**What is needed**
Take the data below and copy exactly the lines starting at the one with "doc.recompute()" and finishing at the one with "before = set(bpy.data.objects)", both included.

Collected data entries
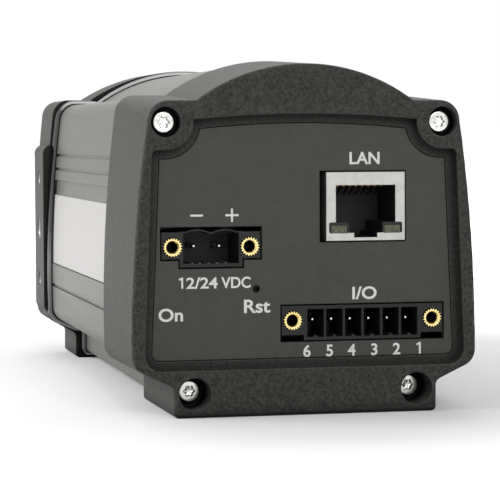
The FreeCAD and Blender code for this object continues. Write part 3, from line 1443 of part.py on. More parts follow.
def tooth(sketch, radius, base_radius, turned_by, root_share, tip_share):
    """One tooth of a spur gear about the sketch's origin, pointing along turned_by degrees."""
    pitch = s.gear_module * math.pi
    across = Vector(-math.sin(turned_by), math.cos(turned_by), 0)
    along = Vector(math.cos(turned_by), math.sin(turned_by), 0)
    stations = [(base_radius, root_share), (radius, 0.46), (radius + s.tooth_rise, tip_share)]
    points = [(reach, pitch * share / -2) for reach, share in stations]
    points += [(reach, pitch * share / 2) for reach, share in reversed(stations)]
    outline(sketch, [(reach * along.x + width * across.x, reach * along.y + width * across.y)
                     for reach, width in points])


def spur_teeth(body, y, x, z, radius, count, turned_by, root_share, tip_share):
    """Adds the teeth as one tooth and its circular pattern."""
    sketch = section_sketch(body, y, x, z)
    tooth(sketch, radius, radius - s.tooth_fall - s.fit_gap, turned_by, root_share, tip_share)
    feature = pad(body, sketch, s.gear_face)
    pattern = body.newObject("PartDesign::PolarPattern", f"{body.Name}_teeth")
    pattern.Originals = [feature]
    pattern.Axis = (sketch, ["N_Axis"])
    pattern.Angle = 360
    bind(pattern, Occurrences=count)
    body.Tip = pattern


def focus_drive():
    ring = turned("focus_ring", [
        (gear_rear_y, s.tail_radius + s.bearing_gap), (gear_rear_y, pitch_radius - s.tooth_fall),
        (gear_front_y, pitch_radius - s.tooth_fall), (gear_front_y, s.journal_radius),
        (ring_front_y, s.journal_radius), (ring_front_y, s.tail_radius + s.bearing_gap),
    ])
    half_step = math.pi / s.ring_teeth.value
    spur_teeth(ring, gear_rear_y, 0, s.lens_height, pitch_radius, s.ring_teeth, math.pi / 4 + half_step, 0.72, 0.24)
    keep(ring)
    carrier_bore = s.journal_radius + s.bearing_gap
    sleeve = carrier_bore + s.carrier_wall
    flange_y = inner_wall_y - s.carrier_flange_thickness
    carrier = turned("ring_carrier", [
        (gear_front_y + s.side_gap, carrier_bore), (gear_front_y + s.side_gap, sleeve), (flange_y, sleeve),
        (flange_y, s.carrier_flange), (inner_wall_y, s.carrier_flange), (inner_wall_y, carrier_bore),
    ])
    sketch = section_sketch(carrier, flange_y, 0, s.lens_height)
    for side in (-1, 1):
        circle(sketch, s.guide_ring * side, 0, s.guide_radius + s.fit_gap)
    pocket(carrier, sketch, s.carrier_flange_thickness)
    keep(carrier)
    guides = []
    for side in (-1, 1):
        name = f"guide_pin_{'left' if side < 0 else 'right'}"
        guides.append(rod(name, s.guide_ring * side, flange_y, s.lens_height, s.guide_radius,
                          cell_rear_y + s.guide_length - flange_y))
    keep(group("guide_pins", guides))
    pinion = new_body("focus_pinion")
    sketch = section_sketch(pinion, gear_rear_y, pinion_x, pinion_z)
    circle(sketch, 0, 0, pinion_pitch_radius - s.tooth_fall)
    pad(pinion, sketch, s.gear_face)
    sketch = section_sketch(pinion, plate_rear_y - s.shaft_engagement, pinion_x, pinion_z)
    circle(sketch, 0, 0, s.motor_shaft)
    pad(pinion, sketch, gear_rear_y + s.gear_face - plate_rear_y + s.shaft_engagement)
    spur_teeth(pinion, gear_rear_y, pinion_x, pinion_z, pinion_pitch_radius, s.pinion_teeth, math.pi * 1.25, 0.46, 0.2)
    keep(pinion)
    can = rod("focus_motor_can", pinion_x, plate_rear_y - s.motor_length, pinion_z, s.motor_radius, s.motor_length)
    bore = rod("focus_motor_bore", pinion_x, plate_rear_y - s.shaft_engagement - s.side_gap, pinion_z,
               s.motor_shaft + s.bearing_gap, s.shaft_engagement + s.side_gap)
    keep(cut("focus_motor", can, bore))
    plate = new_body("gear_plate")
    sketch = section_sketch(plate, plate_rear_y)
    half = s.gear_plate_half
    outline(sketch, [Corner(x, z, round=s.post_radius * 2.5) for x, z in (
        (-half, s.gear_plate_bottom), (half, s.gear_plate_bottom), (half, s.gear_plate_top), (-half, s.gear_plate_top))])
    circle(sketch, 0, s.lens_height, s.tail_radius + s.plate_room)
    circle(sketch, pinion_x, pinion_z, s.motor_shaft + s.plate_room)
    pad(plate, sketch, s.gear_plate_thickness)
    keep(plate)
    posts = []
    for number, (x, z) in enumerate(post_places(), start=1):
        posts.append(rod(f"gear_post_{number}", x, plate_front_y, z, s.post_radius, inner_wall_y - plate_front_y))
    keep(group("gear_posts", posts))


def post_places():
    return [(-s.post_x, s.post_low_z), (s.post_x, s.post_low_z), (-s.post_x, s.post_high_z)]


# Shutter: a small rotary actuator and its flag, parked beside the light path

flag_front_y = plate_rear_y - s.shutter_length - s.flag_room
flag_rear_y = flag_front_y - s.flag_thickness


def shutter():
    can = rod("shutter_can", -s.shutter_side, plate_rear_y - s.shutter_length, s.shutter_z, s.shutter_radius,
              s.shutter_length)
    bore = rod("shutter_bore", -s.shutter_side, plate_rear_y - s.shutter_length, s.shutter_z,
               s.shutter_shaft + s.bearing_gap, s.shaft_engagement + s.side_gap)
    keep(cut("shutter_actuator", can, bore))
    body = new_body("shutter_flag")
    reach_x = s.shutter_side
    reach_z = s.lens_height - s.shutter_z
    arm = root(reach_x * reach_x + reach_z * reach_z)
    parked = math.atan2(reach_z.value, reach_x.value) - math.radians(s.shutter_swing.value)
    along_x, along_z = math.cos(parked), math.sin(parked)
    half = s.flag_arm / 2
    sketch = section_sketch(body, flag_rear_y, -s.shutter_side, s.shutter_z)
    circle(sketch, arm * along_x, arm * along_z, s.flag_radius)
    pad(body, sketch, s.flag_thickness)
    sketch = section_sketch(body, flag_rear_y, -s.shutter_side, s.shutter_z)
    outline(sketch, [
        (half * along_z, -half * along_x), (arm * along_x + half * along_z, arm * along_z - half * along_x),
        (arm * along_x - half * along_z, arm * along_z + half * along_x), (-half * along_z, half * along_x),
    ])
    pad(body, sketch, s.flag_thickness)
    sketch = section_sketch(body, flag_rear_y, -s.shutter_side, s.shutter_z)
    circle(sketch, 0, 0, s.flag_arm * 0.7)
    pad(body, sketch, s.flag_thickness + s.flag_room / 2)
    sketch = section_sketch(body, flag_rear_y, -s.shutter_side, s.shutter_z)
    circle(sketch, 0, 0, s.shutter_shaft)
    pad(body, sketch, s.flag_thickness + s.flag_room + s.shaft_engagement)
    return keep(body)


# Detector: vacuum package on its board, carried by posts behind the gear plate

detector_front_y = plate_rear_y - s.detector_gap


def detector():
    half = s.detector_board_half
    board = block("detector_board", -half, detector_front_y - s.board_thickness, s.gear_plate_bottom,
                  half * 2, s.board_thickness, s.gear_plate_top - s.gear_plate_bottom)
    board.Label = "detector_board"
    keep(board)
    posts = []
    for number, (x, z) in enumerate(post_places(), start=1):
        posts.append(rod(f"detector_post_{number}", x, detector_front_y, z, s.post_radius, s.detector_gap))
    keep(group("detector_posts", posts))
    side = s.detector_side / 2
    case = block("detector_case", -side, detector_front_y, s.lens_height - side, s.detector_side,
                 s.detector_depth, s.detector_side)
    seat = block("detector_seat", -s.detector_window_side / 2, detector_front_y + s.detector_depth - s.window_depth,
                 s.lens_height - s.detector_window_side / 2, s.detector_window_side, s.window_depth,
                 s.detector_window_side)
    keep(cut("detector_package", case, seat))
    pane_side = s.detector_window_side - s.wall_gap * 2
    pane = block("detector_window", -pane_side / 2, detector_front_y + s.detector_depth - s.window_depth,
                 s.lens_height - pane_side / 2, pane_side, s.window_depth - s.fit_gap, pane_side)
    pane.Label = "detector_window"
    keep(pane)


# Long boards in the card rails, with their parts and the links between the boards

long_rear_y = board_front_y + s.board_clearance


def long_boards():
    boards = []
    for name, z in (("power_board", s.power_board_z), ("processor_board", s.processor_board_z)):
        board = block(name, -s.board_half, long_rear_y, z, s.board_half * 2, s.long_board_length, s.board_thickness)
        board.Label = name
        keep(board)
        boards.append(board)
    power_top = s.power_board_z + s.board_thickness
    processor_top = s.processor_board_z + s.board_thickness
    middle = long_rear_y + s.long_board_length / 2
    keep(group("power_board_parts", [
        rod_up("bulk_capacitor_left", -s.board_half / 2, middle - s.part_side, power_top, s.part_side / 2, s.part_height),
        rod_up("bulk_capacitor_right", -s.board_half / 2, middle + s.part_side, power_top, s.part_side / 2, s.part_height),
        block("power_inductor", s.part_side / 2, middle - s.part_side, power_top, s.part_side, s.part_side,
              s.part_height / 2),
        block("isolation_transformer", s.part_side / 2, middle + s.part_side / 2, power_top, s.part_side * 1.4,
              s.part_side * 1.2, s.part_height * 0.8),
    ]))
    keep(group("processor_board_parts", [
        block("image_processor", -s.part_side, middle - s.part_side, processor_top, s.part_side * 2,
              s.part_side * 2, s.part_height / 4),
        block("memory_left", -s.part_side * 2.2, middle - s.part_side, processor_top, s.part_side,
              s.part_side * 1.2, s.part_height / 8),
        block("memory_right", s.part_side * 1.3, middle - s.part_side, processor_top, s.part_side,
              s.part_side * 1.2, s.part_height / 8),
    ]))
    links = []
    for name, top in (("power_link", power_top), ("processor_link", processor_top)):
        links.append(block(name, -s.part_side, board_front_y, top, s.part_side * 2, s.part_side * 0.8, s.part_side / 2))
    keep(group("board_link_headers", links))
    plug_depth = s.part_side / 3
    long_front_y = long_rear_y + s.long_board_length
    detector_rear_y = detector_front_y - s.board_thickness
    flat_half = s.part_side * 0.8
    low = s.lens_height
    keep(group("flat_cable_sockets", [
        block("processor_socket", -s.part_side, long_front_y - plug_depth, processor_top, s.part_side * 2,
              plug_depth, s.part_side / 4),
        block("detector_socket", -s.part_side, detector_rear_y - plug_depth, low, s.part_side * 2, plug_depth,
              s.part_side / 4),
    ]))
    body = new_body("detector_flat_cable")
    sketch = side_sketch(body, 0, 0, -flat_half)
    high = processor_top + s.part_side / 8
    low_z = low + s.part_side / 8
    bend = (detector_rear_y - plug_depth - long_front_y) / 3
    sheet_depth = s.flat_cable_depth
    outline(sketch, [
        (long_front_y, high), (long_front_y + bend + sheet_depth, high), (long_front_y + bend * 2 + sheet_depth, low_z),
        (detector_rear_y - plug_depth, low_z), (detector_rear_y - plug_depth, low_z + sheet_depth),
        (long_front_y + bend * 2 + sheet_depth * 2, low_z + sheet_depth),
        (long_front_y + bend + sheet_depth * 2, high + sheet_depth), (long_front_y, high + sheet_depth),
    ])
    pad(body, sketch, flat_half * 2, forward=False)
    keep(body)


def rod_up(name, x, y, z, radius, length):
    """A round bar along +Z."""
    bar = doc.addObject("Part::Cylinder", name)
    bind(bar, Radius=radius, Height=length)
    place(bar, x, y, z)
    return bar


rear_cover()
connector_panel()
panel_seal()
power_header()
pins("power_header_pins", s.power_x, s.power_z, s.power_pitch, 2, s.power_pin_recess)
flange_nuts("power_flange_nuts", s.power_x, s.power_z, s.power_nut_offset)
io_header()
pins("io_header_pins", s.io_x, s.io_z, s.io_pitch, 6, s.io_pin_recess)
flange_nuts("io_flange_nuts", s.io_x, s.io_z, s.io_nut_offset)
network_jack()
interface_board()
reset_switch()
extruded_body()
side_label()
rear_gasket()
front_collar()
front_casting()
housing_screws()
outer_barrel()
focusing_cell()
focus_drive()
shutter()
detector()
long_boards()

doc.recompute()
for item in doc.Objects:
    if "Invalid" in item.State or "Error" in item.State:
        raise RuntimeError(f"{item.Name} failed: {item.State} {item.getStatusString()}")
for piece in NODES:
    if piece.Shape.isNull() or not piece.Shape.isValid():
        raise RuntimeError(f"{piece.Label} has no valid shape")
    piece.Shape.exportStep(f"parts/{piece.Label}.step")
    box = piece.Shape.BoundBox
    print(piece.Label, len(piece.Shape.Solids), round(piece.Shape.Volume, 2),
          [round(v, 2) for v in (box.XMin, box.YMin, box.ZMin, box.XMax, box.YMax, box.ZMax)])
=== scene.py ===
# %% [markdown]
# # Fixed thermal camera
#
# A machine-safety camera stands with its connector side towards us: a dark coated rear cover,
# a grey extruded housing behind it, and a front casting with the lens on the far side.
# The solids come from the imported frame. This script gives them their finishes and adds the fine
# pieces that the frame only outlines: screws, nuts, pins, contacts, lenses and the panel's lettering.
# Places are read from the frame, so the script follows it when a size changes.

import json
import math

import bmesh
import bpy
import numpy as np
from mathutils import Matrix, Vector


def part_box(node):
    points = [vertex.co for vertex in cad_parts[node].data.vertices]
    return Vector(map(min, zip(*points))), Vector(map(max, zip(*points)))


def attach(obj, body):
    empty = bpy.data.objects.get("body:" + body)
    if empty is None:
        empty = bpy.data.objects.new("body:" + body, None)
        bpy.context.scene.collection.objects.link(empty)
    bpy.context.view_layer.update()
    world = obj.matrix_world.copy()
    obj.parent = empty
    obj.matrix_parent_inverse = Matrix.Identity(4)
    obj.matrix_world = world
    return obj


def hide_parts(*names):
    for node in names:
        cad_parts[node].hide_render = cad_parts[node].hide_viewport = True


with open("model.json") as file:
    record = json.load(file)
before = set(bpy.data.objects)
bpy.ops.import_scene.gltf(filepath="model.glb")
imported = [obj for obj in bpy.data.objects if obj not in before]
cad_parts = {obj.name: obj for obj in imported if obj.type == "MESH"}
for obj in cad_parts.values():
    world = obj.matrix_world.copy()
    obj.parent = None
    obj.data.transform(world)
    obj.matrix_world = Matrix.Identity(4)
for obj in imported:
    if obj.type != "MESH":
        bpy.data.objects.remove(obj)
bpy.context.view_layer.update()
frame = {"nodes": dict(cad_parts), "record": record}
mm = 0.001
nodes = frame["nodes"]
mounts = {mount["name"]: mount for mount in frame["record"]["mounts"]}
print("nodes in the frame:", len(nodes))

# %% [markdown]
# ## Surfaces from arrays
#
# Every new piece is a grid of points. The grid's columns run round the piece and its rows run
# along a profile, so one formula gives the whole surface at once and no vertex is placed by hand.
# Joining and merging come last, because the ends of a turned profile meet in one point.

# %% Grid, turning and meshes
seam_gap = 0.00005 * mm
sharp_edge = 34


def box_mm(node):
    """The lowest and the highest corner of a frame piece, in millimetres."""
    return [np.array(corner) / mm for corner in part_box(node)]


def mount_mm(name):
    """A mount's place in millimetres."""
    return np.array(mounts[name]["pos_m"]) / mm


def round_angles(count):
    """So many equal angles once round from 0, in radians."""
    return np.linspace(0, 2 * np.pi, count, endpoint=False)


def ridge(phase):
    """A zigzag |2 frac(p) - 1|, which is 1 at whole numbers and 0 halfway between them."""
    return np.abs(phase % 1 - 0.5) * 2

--

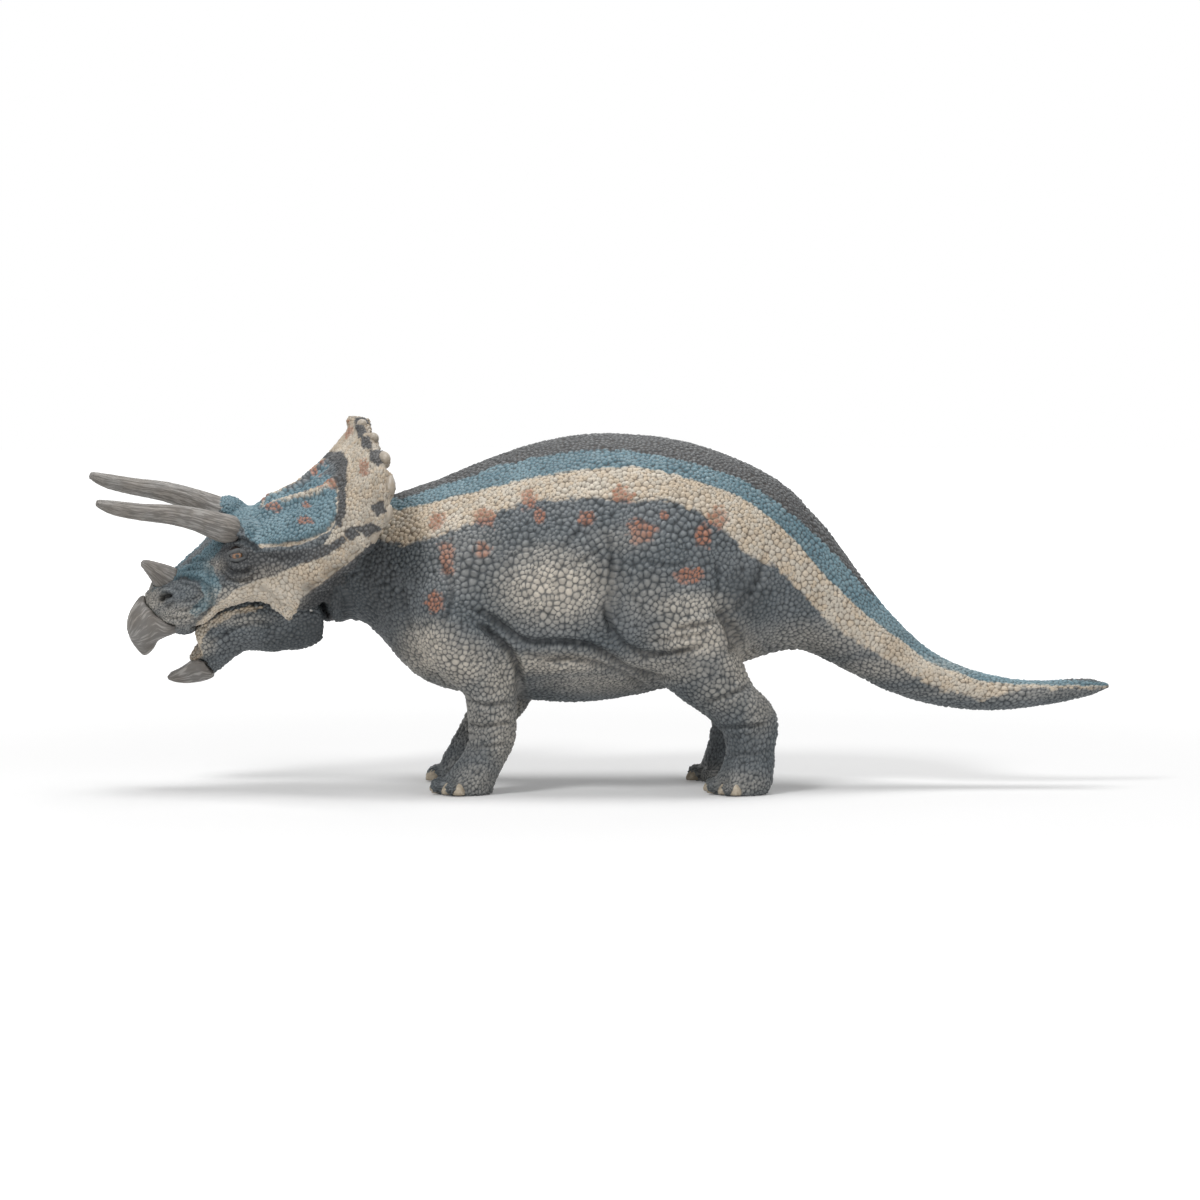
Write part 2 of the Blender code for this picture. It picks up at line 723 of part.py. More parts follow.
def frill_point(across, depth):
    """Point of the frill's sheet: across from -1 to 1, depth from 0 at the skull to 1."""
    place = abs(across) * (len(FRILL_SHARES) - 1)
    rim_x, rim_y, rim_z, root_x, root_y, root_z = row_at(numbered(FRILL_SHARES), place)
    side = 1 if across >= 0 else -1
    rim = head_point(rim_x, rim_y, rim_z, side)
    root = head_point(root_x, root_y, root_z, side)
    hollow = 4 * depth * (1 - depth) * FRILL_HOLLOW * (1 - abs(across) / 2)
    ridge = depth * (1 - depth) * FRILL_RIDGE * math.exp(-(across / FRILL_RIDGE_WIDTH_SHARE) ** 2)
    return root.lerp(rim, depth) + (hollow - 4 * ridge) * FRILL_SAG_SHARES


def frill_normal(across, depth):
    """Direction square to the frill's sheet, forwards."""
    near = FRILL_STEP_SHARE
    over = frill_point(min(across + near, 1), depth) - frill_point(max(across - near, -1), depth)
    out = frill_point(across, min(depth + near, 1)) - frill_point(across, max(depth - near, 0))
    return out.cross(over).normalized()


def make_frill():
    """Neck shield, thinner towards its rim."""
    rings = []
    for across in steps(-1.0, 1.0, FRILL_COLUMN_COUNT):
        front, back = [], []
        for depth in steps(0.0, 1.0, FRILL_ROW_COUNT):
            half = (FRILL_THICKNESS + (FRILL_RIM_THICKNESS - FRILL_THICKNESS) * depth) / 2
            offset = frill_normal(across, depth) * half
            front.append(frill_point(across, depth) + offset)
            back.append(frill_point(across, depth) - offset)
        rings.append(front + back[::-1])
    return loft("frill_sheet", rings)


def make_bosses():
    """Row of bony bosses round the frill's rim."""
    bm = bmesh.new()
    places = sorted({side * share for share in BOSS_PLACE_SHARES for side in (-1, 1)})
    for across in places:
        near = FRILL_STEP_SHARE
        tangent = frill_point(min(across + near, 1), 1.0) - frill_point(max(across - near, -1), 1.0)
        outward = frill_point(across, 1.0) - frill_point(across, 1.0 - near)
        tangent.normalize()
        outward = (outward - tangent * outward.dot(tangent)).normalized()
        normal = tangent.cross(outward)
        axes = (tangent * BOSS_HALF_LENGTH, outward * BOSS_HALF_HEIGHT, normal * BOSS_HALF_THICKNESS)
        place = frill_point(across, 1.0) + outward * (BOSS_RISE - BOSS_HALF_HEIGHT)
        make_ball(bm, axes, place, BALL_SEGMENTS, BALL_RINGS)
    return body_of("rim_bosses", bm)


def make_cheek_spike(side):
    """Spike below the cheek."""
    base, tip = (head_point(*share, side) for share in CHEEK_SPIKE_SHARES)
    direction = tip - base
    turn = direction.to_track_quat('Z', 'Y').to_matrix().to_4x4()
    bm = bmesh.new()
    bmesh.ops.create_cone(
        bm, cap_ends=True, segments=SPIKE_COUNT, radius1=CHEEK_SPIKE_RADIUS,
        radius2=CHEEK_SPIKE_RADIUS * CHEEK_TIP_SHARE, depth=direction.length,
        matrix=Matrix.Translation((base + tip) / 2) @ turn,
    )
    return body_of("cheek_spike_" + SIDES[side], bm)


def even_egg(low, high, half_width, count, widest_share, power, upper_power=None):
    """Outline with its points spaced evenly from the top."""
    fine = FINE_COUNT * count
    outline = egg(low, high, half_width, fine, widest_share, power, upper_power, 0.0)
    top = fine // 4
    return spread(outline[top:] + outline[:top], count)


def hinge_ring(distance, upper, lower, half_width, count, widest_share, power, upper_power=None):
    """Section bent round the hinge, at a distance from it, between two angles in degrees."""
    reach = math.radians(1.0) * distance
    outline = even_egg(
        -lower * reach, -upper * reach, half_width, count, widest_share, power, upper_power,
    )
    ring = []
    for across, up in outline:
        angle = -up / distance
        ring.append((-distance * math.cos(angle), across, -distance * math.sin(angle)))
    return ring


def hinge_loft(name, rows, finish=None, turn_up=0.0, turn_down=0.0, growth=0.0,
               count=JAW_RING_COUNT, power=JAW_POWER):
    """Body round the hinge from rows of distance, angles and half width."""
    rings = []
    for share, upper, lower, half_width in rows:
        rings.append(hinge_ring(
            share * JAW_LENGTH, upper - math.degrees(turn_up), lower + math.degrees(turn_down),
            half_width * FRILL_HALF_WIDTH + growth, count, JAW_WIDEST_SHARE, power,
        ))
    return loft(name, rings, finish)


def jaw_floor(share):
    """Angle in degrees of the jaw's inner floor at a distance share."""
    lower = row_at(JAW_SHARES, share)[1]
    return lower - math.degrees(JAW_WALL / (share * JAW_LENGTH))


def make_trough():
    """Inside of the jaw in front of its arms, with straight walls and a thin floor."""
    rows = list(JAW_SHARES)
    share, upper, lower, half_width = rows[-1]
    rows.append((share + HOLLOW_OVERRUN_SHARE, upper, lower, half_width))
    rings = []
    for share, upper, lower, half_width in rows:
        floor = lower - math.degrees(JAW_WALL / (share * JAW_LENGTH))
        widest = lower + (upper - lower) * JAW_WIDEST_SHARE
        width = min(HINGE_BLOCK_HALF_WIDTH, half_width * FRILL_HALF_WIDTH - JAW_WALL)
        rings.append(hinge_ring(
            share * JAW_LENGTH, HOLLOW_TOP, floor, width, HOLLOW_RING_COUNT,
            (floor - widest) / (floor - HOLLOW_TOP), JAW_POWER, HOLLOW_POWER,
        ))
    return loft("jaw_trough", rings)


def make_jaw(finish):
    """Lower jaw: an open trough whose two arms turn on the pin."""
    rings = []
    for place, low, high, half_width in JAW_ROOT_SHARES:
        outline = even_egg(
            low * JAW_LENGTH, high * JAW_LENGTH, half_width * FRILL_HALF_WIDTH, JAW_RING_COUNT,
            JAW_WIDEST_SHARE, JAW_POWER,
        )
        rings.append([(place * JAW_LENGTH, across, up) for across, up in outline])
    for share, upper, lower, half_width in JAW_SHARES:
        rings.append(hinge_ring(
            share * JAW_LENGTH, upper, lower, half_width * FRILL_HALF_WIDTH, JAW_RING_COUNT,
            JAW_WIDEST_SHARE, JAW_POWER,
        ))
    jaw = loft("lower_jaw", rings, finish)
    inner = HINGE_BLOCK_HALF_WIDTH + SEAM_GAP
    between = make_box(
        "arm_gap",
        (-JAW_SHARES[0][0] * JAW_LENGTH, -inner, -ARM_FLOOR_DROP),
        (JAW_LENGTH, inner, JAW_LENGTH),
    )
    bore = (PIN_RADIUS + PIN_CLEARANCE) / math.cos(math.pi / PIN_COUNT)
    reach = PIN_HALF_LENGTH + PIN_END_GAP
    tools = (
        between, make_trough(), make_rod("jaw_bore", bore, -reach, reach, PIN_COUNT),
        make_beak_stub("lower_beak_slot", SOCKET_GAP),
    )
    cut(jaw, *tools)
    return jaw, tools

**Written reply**
doc.recompute()
for item in doc.Objects:
    if "Invalid" in item.State or "Error" in item.State:
        raise RuntimeError(f"{item.Name} failed: {item.State} {item.getStatusString()}")
for piece in NODES:
    if piece.Shape.isNull() or not piece.Shape.isValid():
        raise RuntimeError(f"{piece.Label} has no valid shape")
    piece.Shape.exportStep(f"parts/{piece.Label}.step")
    box = piece.Shape.BoundBox
    print(piece.Label, len(piece.Shape.Solids), round(piece.Shape.Volume, 2),
          [round(v, 2) for v in (box.XMin, box.YMin, box.ZMin, box.XMax, box.YMax, box.ZMax)])
=== scene.py ===
# %% [markdown]
# # Fixed thermal camera
#
# A machine-safety camera stands with its connector side towards us: a dark coated rear cover,
# a grey extruded housing behind it, and a front casting with the lens on the far side.
# The solids come from the imported frame. This script gives them their finishes and adds the fine
# pieces that the frame only outlines: screws, nuts, pins, contacts, lenses and the panel's lettering.
# Places are read from the frame, so the script follows it when a size changes.

import json
import math

import bmesh
import bpy
import numpy as np
from mathutils import Matrix, Vector


def part_box(node):
    points = [vertex.co for vertex in cad_parts[node].data.vertices]
    return Vector(map(min, zip(*points))), Vector(map(max, zip(*points)))


def attach(obj, body):
    empty = bpy.data.objects.get("body:" + body)
    if empty is None:
        empty = bpy.data.objects.new("body:" + body, None)
        bpy.context.scene.collection.objects.link(empty)
    bpy.context.view_layer.update()
    world = obj.matrix_world.copy()
    obj.parent = empty
    obj.matrix_parent_inverse = Matrix.Identity(4)
    obj.matrix_world = world
    return obj


def hide_parts(*names):
    for node in names:
        cad_parts[node].hide_render = cad_parts[node].hide_viewport = True


with open("model.json") as file:
    record = json.load(file)
before = set(bpy.data.objects)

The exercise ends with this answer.